Statistical Analysis- In the present study, results are given as mean±standard deviation and range values for continuous data. Students test was used to compare the two groups, categorical data are expressed as number and percentages and difference between the groups was compared by chi-square test. A p value of 0.05 or less was set for statistical significance.

Maternal hypotension of 15% was noted in both groups, which was statistically significant. Onset of sensory analgesia in seconds showed a standard deviation of 38.12 with a mean difference of 47 seconds between the two groups was found to be statistically highly significant with a p value of <0.001. Maximal dermatomal level of sensory block achieved also showed statistically significant p value of <0.001. Two segment regression of spinal component of CSE showed a mean difference of 13.1 mins. with a mean time of 89.7 mins. for regression.

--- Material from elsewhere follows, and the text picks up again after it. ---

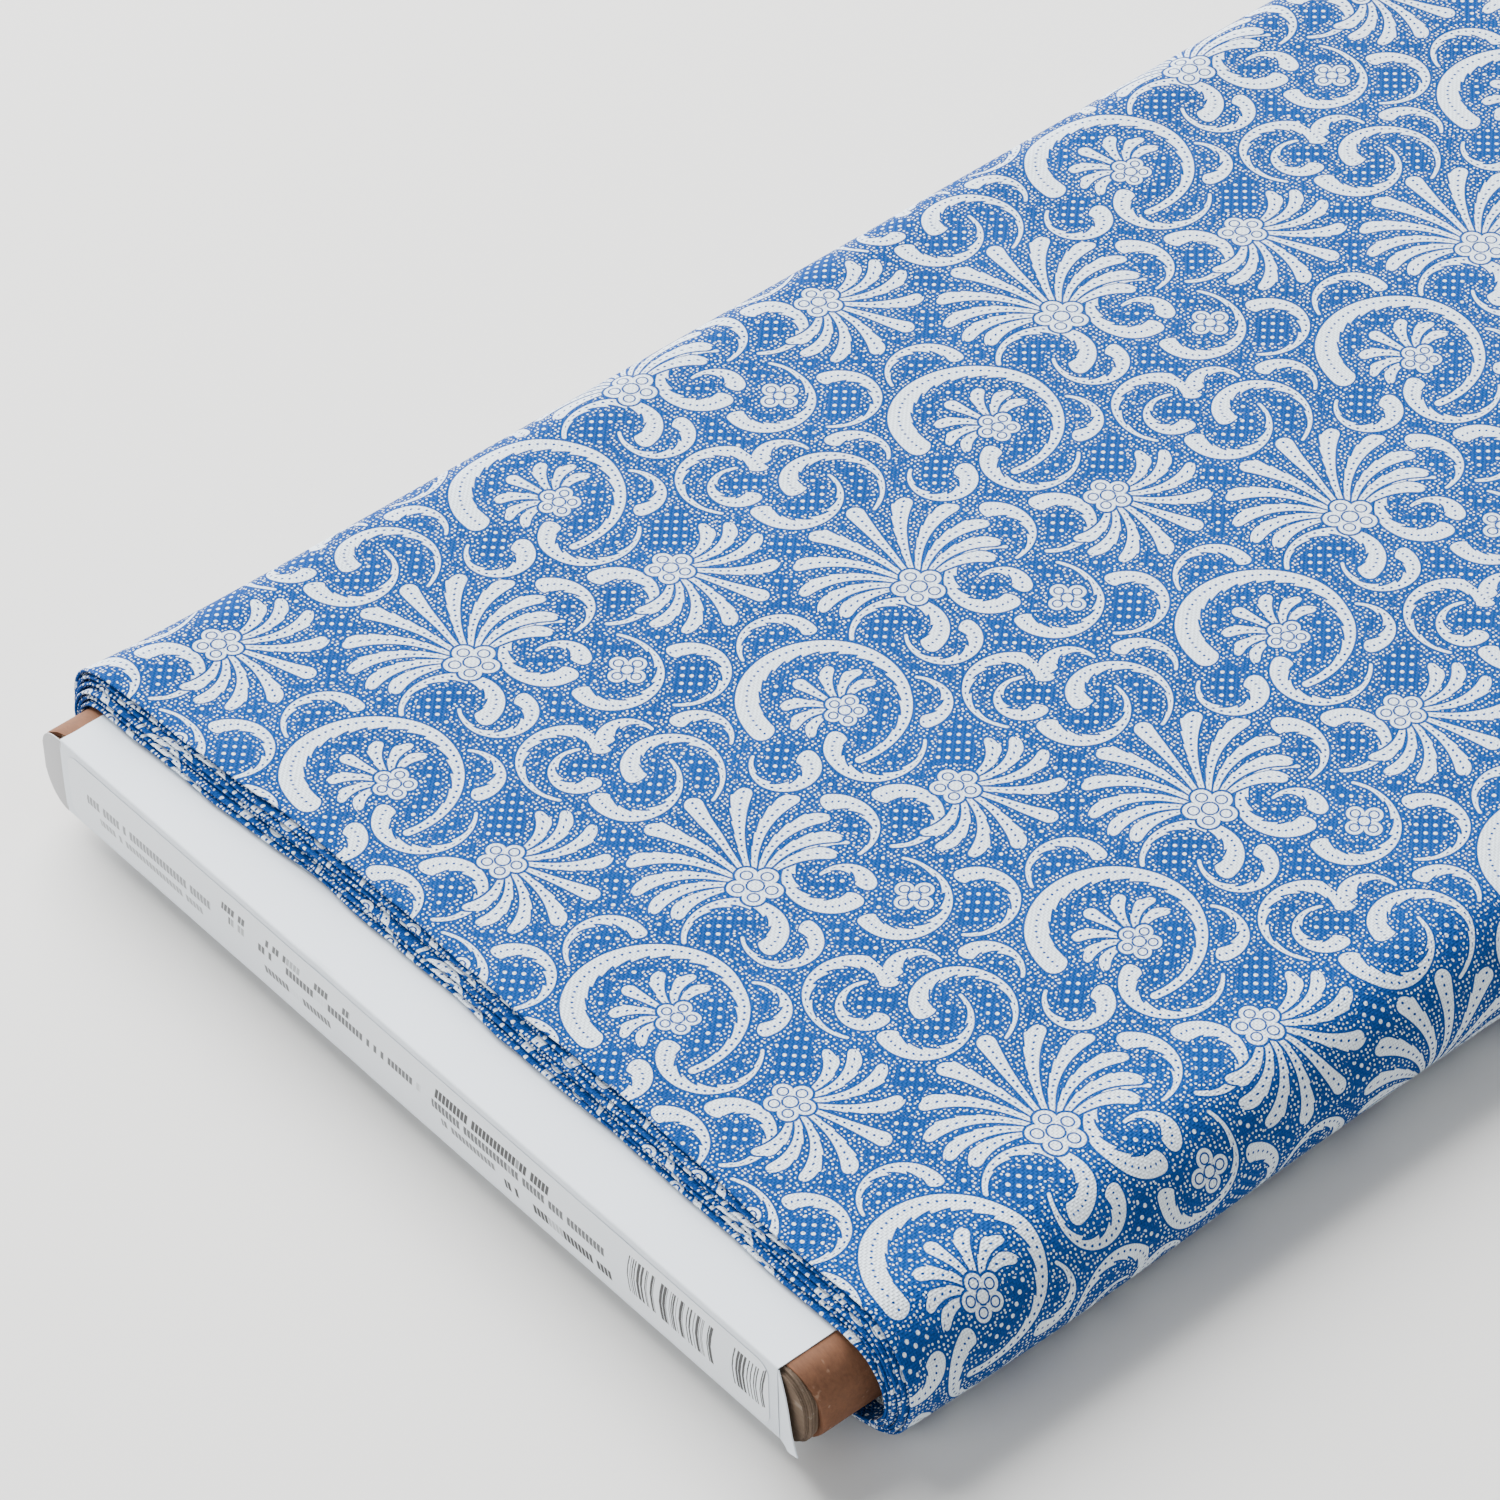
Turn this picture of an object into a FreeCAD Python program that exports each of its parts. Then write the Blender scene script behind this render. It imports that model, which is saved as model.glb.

In conclusion, we found that intrathecal ropivacaine 2.5 mg was as effective as intrathecal bupivacaine 1.25 mg when added to fentanyl 20 μg in providing labour analgesia using combined spinal epidural technique in the first stage of labour with more efficient sensory block in terms of longer duration of action and better VAS scores, minimal motor block and hypotension. Thus, ropivacaine 2.5 mg would provide a suitable alternative to bupivacaine with better analgesia and minimal adverse effects.